A back-to-back comparison makes the mode flags' impact visible:

var modes = map[string]parser.Mode{
    "full":          0,
    "skipObjects":   parser.SkipObjectResolution,
    "importsOnly":   parser.ImportsOnly,
    "withComments":  parser.ParseComments,
}

func BenchmarkModes(b *testing.B) {
    src, _ := os.ReadFile("big.go")
    for name, mode := range modes {
        b.Run(name, func(b *testing.B) {
            b.ReportAllocs()
            for i := 0; i < b.N; i++ {
                fset := token.NewFileSet()
                parser.ParseFile(fset, "big.go", src, mode)
            }
        })
    }
}

Run with go test -bench=Modes -benchmem. You'll typically see importsOnly and skipObjects allocate noticeably less than full, and withComments allocate more — exactly matching the cost model in §1–§3. Always interpret the numbers against your real files, not a microbenchmark of one tiny file.

9.5 Reading a memory profile of a parsing tool¶

When a parsing tool's RSS climbs, capture a heap profile and look at what's retained, not just allocated:

import "runtime/pprof"

f, _ := os.Create("mem.prof")
runtime.GC()                 // get up-to-date stats
pprof.WriteHeapProfile(f)    // inuse_space by default
f.Close()

Then go tool pprof -inuse_space mem.prof and top / list. For a tool that holds ASTs you'll typically see the bulk under parser.ParseFile → node allocation and, if you kept comments, under comment groups. The two questions to ask:

Am I retaining trees I've finished with? If inuse_space grows linearly with files processed, you're hoarding — drop *ast.Files after summarising (§7).
Am I parsing more than I need? If comment groups or object-resolution structures show up large, flip the corresponding mode off (§2–§3).

inuse_space answers "what's alive now"; alloc_space answers "what churned" (GC pressure). For peak-memory problems use inuse_space; for CPU-in-GC use alloc_space. Most parsing-tool wins come from reducing retained trees, so start with inuse_space.

10. Checklist¶

Set parser.SkipObjectResolution unless you read Ident.Obj.
Drop parser.ParseComments if the tool doesn't need comments.
Use PackageClauseOnly / ImportsOnly when you don't need bodies.
One FileSet per run; never per file.
Parallelise with go/packages, or guard a shared FileSet with a mutex.
Cap concurrency to bound the number of live ASTs.
Drop *ast.Files once you've extracted your summary.
Cache parses (by content hash) only in long-running daemons.
Benchmark with -benchmem/pprof on your real corpus first.

10.5 Decision flow¶

A compact way to pick the right knobs for a parsing workload:

What do you need from each file?
├─ just the package name ............ PackageClauseOnly
├─ package + imports (dep graph) .... ImportsOnly  (+ SkipObjectResolution)
├─ full structure, no comments ...... 0            (+ SkipObjectResolution)
├─ full structure + comments ........ ParseComments(+ SkipObjectResolution)
└─ full type information ............ go/packages NeedTypes|NeedTypesInfo

How many files?
├─ a handful ........................ sequential, simplest
├─ a whole package tree ............. go/packages (concurrent, correct)
└─ custom pipeline .................. worker pool, FileSet under a mutex

Long-running (editor/daemon)?
└─ cache parses by content hash, invalidate on change

Do you read Ident.Obj?
├─ no .............................. always set SkipObjectResolution
└─ yes ............................. you can't skip it; consider switching to go/types

Default for a one-shot CLI scanning a tree: go/packages if you need types, otherwise sequential ParseFile with SkipObjectResolution and comments only if required.

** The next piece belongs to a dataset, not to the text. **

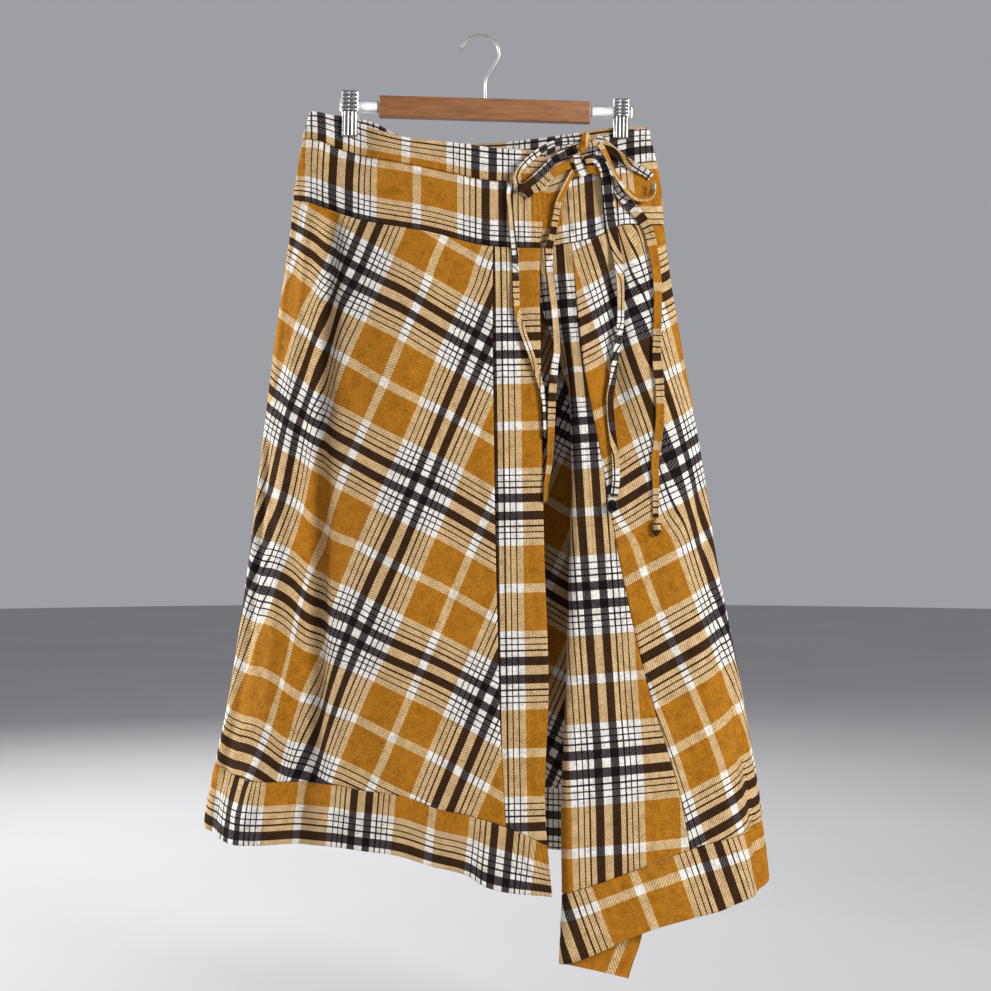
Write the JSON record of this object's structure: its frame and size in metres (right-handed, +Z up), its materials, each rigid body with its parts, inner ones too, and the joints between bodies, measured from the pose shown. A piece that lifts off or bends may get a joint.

10.6 Anti-patterns to avoid¶

A few habits silently kill parsing-tool performance:

A new FileSet per file. Loses cross-file comparability and adds allocations. One per run.
ParseComments everywhere "just in case." Pure overhead for tools that never read comments.
Hoarding []*ast.File for "later" when you only need a tally now. Pins every tree.
Running multiple full ast.Inspect passes when one type-switching pass would do.
Requesting NeedTypes for a syntactic codemod. Type-checks the whole import graph for nothing.
Unbounded goroutines over thousands of files — peak memory = all trees at once.
Re-parsing unchanged files in a daemon instead of caching by content hash.

Each one is easy to introduce and easy to fix once measured; the profile (§9.5) will point straight at whichever is hurting you.

11. Summary¶

The dominant parse cost is per-node allocation, and the dominant retained cost is holding ASTs alive. The cheapest wins are mode flags: SkipObjectResolution (skip legacy name binding), dropping ParseComments when unneeded, and ImportsOnly/PackageClauseOnly to stop early. Use one FileSet per run for comparable positions and fewer allocations; parallelise via go/packages (or a mutex-guarded FileSet) and cap concurrency to bound live memory. Stream-and-discard trees instead of hoarding them, cache parses only in daemons, and always benchmark with -benchmem/pprof on your real corpus before tuning.